* _REQUEST_: Repeat the whole of the data, keeping every detail the same.

--- Start of DATA SHOWN ---

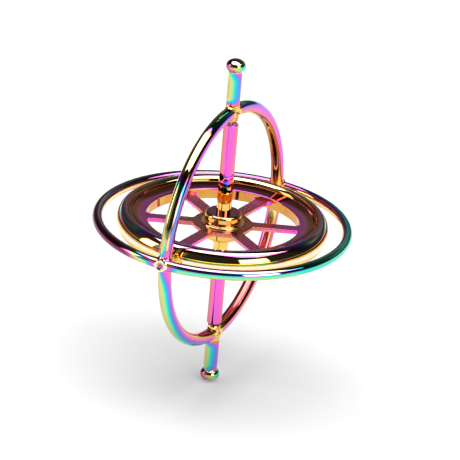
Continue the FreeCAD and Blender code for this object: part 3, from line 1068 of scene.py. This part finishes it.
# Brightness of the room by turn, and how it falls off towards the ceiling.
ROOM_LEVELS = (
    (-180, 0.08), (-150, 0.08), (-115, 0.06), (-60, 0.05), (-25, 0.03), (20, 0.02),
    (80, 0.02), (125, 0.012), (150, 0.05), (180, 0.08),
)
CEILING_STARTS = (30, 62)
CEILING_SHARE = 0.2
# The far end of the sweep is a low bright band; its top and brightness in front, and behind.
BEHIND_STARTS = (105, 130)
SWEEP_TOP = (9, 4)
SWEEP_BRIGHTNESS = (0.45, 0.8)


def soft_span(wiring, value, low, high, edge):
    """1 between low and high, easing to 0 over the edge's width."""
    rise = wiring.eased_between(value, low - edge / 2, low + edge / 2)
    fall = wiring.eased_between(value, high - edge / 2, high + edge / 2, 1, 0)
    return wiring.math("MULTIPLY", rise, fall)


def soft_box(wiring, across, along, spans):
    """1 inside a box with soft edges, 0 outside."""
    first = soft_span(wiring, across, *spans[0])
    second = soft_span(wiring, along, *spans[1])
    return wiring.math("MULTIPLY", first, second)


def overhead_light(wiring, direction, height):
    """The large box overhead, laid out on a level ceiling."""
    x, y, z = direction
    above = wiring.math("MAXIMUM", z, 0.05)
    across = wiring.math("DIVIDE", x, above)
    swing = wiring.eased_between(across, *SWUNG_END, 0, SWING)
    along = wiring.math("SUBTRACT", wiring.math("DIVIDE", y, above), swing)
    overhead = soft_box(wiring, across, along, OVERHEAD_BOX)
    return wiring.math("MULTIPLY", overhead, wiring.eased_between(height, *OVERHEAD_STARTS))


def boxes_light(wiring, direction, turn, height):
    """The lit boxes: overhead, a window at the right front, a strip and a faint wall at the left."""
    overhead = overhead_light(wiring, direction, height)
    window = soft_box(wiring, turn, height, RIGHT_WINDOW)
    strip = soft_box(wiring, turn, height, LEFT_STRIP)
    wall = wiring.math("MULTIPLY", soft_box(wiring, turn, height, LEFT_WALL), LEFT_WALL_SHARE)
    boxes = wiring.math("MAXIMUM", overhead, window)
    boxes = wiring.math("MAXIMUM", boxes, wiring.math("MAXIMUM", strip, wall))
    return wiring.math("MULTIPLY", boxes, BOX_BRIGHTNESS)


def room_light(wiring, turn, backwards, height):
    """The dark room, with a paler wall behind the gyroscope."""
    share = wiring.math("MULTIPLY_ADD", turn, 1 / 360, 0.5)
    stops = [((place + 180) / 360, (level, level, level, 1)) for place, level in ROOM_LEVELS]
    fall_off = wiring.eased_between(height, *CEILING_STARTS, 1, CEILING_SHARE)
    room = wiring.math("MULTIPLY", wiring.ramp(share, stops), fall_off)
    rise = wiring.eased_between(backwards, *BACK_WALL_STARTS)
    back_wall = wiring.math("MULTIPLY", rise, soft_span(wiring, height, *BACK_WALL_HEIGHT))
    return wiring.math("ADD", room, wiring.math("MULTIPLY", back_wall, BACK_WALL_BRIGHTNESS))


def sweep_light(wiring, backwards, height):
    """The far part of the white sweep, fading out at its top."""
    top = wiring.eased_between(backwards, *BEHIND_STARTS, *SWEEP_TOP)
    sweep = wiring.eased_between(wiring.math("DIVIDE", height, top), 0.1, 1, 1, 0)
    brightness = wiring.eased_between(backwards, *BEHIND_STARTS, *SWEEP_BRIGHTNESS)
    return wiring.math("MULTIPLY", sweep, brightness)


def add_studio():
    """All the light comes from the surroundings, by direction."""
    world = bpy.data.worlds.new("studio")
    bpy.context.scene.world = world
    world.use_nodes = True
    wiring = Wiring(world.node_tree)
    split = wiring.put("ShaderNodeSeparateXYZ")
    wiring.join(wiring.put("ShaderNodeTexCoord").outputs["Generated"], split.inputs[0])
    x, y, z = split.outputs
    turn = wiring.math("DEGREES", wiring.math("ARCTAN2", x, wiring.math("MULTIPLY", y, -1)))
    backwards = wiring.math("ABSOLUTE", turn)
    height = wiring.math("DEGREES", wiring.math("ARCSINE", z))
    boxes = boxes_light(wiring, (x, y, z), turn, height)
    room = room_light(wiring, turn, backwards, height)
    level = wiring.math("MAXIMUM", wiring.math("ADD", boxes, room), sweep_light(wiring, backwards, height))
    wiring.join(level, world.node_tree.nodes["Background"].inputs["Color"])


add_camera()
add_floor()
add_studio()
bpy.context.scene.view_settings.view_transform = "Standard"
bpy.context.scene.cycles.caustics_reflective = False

--- End of DATA SHOWN ---

* _THE RESULT_:
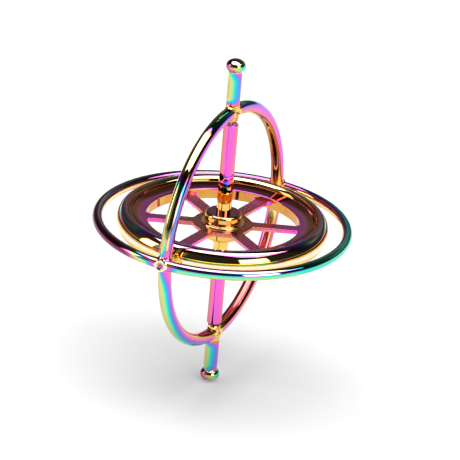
Continue the FreeCAD and Blender code for this object: part 3, from line 1068 of scene.py. This part finishes it.
# Brightness of the room by turn, and how it falls off towards the ceiling.
ROOM_LEVELS = (
    (-180, 0.08), (-150, 0.08), (-115, 0.06), (-60, 0.05), (-25, 0.03), (20, 0.02),
    (80, 0.02), (125, 0.012), (150, 0.05), (180, 0.08),
)
CEILING_STARTS = (30, 62)
CEILING_SHARE = 0.2
# The far end of the sweep is a low bright band; its top and brightness in front, and behind.
BEHIND_STARTS = (105, 130)
SWEEP_TOP = (9, 4)
SWEEP_BRIGHTNESS = (0.45, 0.8)


def soft_span(wiring, value, low, high, edge):
    """1 between low and high, easing to 0 over the edge's width."""
    rise = wiring.eased_between(value, low - edge / 2, low + edge / 2)
    fall = wiring.eased_between(value, high - edge / 2, high + edge / 2, 1, 0)
    return wiring.math("MULTIPLY", rise, fall)


def soft_box(wiring, across, along, spans):
    """1 inside a box with soft edges, 0 outside."""
    first = soft_span(wiring, across, *spans[0])
    second = soft_span(wiring, along, *spans[1])
    return wiring.math("MULTIPLY", first, second)


def overhead_light(wiring, direction, height):
    """The large box overhead, laid out on a level ceiling."""
    x, y, z = direction
    above = wiring.math("MAXIMUM", z, 0.05)
    across = wiring.math("DIVIDE", x, above)
    swing = wiring.eased_between(across, *SWUNG_END, 0, SWING)
    along = wiring.math("SUBTRACT", wiring.math("DIVIDE", y, above), swing)
    overhead = soft_box(wiring, across, along, OVERHEAD_BOX)
    return wiring.math("MULTIPLY", overhead, wiring.eased_between(height, *OVERHEAD_STARTS))


def boxes_light(wiring, direction, turn, height):
    """The lit boxes: overhead, a window at the right front, a strip and a faint wall at the left."""
    overhead = overhead_light(wiring, direction, height)
    window = soft_box(wiring, turn, height, RIGHT_WINDOW)
    strip = soft_box(wiring, turn, height, LEFT_STRIP)
    wall = wiring.math("MULTIPLY", soft_box(wiring, turn, height, LEFT_WALL), LEFT_WALL_SHARE)
    boxes = wiring.math("MAXIMUM", overhead, window)
    boxes = wiring.math("MAXIMUM", boxes, wiring.math("MAXIMUM", strip, wall))
    return wiring.math("MULTIPLY", boxes, BOX_BRIGHTNESS)


def room_light(wiring, turn, backwards, height):
    """The dark room, with a paler wall behind the gyroscope."""
    share = wiring.math("MULTIPLY_ADD", turn, 1 / 360, 0.5)
    stops = [((place + 180) / 360, (level, level, level, 1)) for place, level in ROOM_LEVELS]
    fall_off = wiring.eased_between(height, *CEILING_STARTS, 1, CEILING_SHARE)
    room = wiring.math("MULTIPLY", wiring.ramp(share, stops), fall_off)
    rise = wiring.eased_between(backwards, *BACK_WALL_STARTS)
    back_wall = wiring.math("MULTIPLY", rise, soft_span(wiring, height, *BACK_WALL_HEIGHT))
    return wiring.math("ADD", room, wiring.math("MULTIPLY", back_wall, BACK_WALL_BRIGHTNESS))


def sweep_light(wiring, backwards, height):
    """The far part of the white sweep, fading out at its top."""
    top = wiring.eased_between(backwards, *BEHIND_STARTS, *SWEEP_TOP)
    sweep = wiring.eased_between(wiring.math("DIVIDE", height, top), 0.1, 1, 1, 0)
    brightness = wiring.eased_between(backwards, *BEHIND_STARTS, *SWEEP_BRIGHTNESS)
    return wiring.math("MULTIPLY", sweep, brightness)


def add_studio():
    """All the light comes from the surroundings, by direction."""
    world = bpy.data.worlds.new("studio")
    bpy.context.scene.world = world
    world.use_nodes = True
    wiring = Wiring(world.node_tree)
    split = wiring.put("ShaderNodeSeparateXYZ")
    wiring.join(wiring.put("ShaderNodeTexCoord").outputs["Generated"], split.inputs[0])
    x, y, z = split.outputs
    turn = wiring.math("DEGREES", wiring.math("ARCTAN2", x, wiring.math("MULTIPLY", y, -1)))
    backwards = wiring.math("ABSOLUTE", turn)
    height = wiring.math("DEGREES", wiring.math("ARCSINE", z))
    boxes = boxes_light(wiring, (x, y, z), turn, height)
    room = room_light(wiring, turn, backwards, height)
    level = wiring.math("MAXIMUM", wiring.math("ADD", boxes, room), sweep_light(wiring, backwards, height))
    wiring.join(level, world.node_tree.nodes["Background"].inputs["Color"])


add_camera()
add_floor()
add_studio()
bpy.context.scene.view_settings.view_transform = "Standard"
bpy.context.scene.cycles.caustics_reflective = False